On Our Shelves Now
Since its founding four hundred years ago, New England has been a vital source of nature writing. Maybe it's the diversity of landscapes huddled so close together or the marriage of nature and culture in a relatively small, six-state region. Maybe it's the regenerative powers of the ecosystem in a place of repeated exploitations. Or maybe we have simply been thinking about our relationship with the natural world longer than everyone. If all successive nature writing is a footnote to Henry David Thoreau, then New England has a strong claim to being the birthplace of the genre. But there are, as the sixty entries in this anthology demonstrate, many other regional voices that extol the wonders and beauty of the outdoors, explore local ecology, and call for environmental sustainability. Between these covers, Noah Webster calls for our stewardship of nature and Lydia Sigourney finds sublime pleasure in it. Jonathan Edwards and Helen Keller both find miracles, while Samuel Peters and Mark Twain find humor. Author Nathaniel Hawthorne discovers a place to hide his metaphors, while the enslaved James Mars discovers an actual hiding place. Through it all is the apprehension of a profound and lasting splendor, "the glory of physical nature," as W.E.B. Dubois calls it, something beyond our everyday concerns and yet tied so closely to our daily lives that we cannot escape it. Nature writing cultivates our sense of beauty, inflaming curiosity and the passion to explore.
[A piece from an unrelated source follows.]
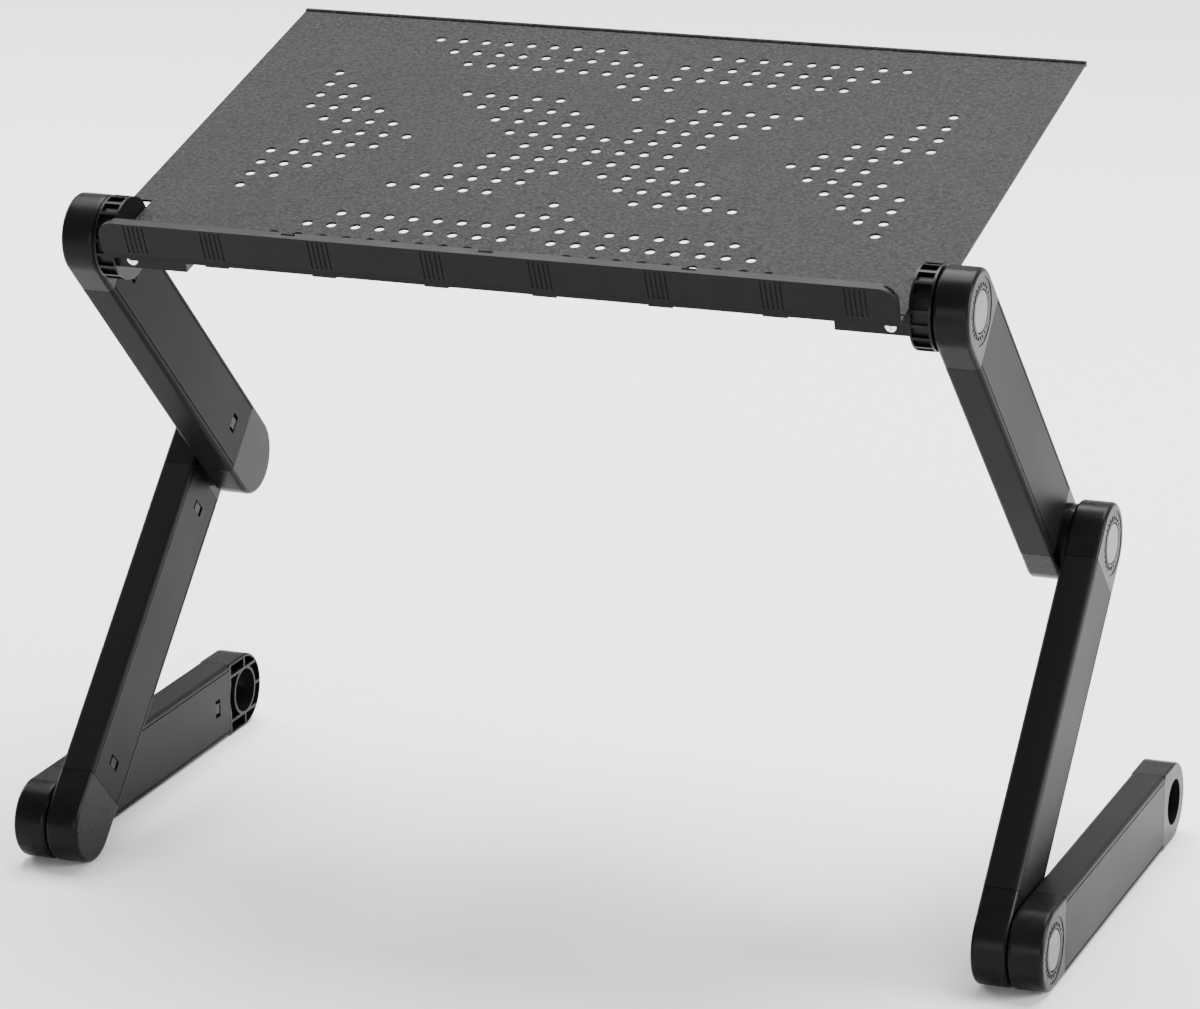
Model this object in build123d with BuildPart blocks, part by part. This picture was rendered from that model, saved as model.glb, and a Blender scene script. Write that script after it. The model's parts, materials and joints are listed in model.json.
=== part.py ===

It opens us to deep, primal experiences that enrich life. Anyone wanting to understand our relationship with the world must start here.
About the Author
David K. Leff is an award-winning essayist, former deputy commissioner of the Connecticut Department of Environmental Protection, and poet laureate, town meeting moderator, and historian of Canton, Connecticut. He is the author of six nonfiction books, three volumes of poetry and two novels in verse, including The Breach: Voices Haunting a New England Mill Town. His 2016 travel adventure, Canoeing Maine's Legendary Allagash: Thoreau, Romance and Survival of the Wild won a silver medal in the Nautilus Book Awards for memoir and a silver medal in the Independent Publisher Book Awards for regional nonfiction. Another Thoreau oriented book, Deep Travel: In Thoreau's Wake on the Concord and Merrimack was published in 2009 by the University of Iowa Press. In 2016-2017 the National Park Service appointed David poet-in-residence for the New England National Scenic Trail (NET). His journals, correspondence, and other papers are archived at the University of Massachusetts Libraries in Amherst. Eric D. Lehman is an Associate Professor at the University of Bridgeport and the author or editor of ninteen books, including seven from Globe Pequot Press: Insiders' Guide to Connecticut, A Connecticut Christmas, Connecticut Waters, Connecticut Town Greens, Quotable New Englander, Yankee's New England Adventures, and New England at 400: From Plymouth Rock to Present Day. His biography of Charles Stratton, Becoming Tom Thumb, won the Henry Russell Hitchcock Award from the Victorian Society of America, and was chosen as one of the American Library Association's outstanding university press books of the year. His novella, Shadows of Paris, was the Novella of the Year from the Next Gen Indie Book Awards, won a Silver Medal for Romance from the Foreword Review Indie Book Awards, and was a finalist for the Connecticut Book Award.